The assert failure was introduced by the fix for bug#20729351, but the
wrong results were seen even before that fix.
Analysis:
The root cause for these problems is an inconsistency in how
nullability is represented. For Item_row, the maybe_null flag tells if
any of the columns in the row could be NULL. For scalar subqueries and
row subqueries represented by Item_singlerow_subselect, maybe_null has
this meaning:
- If the subquery is scalar, maybe_null == true means that the
returned column could be NULL, or that the subquery could return an
empty result (which would make the scalar subquery evaluate to
NULL). This is consistent with how maybe_null is used in Item_row.
- If the subquery returns multiple columns (a row subquery) and it is
not a UNION, maybe_null == true means that the subquery could return
empty results. And, conversely, maybe_null == false means that it
could not return empty results. It does not say anything about the
nullability of the columns.

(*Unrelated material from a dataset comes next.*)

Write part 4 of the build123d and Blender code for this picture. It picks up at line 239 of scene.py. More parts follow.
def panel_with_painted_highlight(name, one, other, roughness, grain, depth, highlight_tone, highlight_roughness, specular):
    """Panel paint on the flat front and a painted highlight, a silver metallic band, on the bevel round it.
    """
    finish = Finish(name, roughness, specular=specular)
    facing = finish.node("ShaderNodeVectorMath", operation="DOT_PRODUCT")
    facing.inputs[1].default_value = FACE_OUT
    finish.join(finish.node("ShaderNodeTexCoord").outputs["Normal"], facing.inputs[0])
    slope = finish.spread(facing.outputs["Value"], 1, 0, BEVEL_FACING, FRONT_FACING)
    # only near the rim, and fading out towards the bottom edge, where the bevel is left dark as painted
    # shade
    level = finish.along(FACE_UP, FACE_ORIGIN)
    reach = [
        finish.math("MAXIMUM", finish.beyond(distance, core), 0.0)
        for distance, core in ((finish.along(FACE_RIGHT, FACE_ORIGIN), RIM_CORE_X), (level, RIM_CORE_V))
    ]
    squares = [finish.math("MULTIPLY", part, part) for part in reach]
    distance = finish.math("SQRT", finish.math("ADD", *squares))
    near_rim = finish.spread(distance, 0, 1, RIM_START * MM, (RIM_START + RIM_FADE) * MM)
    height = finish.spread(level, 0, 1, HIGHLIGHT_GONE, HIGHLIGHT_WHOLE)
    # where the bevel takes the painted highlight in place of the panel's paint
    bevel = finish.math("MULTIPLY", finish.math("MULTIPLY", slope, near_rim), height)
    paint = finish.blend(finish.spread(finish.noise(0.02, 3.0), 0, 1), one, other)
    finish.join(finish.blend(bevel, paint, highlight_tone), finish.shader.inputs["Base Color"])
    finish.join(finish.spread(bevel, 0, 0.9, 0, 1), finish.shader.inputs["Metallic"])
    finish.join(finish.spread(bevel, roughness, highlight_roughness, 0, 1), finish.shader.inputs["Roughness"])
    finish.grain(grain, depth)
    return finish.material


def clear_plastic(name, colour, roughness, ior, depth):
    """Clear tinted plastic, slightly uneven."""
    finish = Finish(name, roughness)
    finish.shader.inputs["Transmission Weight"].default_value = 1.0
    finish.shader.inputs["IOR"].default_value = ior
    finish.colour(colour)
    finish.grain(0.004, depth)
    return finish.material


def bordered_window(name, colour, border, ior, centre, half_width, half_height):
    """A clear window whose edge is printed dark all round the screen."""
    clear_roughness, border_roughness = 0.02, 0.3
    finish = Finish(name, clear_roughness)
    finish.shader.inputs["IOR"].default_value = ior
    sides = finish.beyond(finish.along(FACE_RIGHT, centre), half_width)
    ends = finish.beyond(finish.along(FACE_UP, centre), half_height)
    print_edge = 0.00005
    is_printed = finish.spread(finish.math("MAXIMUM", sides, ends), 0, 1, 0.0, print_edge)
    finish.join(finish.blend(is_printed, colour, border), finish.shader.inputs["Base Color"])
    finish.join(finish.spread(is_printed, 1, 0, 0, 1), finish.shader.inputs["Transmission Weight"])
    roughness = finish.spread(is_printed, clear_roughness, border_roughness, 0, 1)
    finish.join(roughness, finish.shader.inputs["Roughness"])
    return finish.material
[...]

This is not consistent with how
maybe_null is used in Item_row and in scalar subqueries.
- If the subquery is a row query that is a UNION, maybe_null == true
means that it accesses tables, whereas maybe_null == false means
that it does not access any tables.
Take these two equivalent statements:
SELECT (NULL, NULL) IN ...
SELECT (SELECT NULL, NULL) IN ...
In the former, the Item_row that represents the left operand of the IN
expression, has maybe_null == true. In the latter, the
Item_singlerow_subselect that represents the left operand, has
maybe_null == false.
Or take these two equivalent statements:
SELECT (SELECT 1, 2 WHERE FALSE) IN ...
SELECT (SELECT 1, 2 WHERE FALSE UNION SELECT 1, 2 WHERE FALSE) IN ...
In the former of these, the Item_singlerow_subselect has maybe_null ==
true. In the latter, maybe_null is false.
These inconsistencies confuse the code that transforms IN expressions
to EXISTS expressions in the following way:
Item_in_subselect::row_value_transformer() sets up a data structure
(pushed_cond_guards) that might be needed in the synthetic predicates
that are created later. It only does this if left_expr->maybe_null is
true. However, the data structure is needed if any of the values in
the left expression could be NULL, and this is not what
left_expr->maybe_null tells us if left_expr is an
Item_singlerow_subselect, only if it is an Item_row.
Because of this, it might skip setting up pushed_cond_guards even
though it will be needed later. When it is attempted used later, and
it is found that it is NULL, it results in an assertion failure or a
wrong result.
Before bug#20729351, all the columns returned by the row subquery
(represented by Item_cache objects) had maybe_null set to false, even
if the value could be NULL. This was clearly wrong, and it caused
wrong results in some cases. The assert wasn't seen, though.
After bug#20729351, all the columns returned by the row subquery have
maybe_null pessimistically set to true. This made the queries take a
slightly different code path, which still produced wrong results, but
now also raise an assert failure.
Solution:
This patch fixes these problems by making the maybe_null flag in
Item_singlerow_subselect have a value that is more consistent. Now it
is false if and only if we know for sure that it is never going to
return empty results, and none of the returned columns are nullable.
It also makes the maybe_null flag of the individual columns in the row
subquery more accurate. Instead of being always false/true as they
were before/after 20729351, the maybe_null flag now tells the actual
nullability of the column (if the column could have the value NULL, or
if the subquery could return an empty result, maybe_null is true).
Additionally, testing of this fix exposed another, earlier wrong
result regression, caused by "WL#6369: EXPLAIN for other thread." A
query such as
SELECT (SELECT 1, 2 UNION SELECT 1, 2) IN (SELECT 1, 2)
started returning 0 instead of 1 after WL#6369, and it started raising
an assert failure after bug#20729351.
The problem is very similar to bug#22090717, in that the optimization
of the IN expression happens earlier now than before. It tries to read
the values returned from the UNION subquery before the subquery has
been evaluated. The patch enhances the fix for bug#22090717 with an
extra check in Item_in_subselect::mark_as_outer() to prevent reading
of data from a subquery before the subquery has been evaluated, except
in the case where the subquery returns a basic constant (a literal).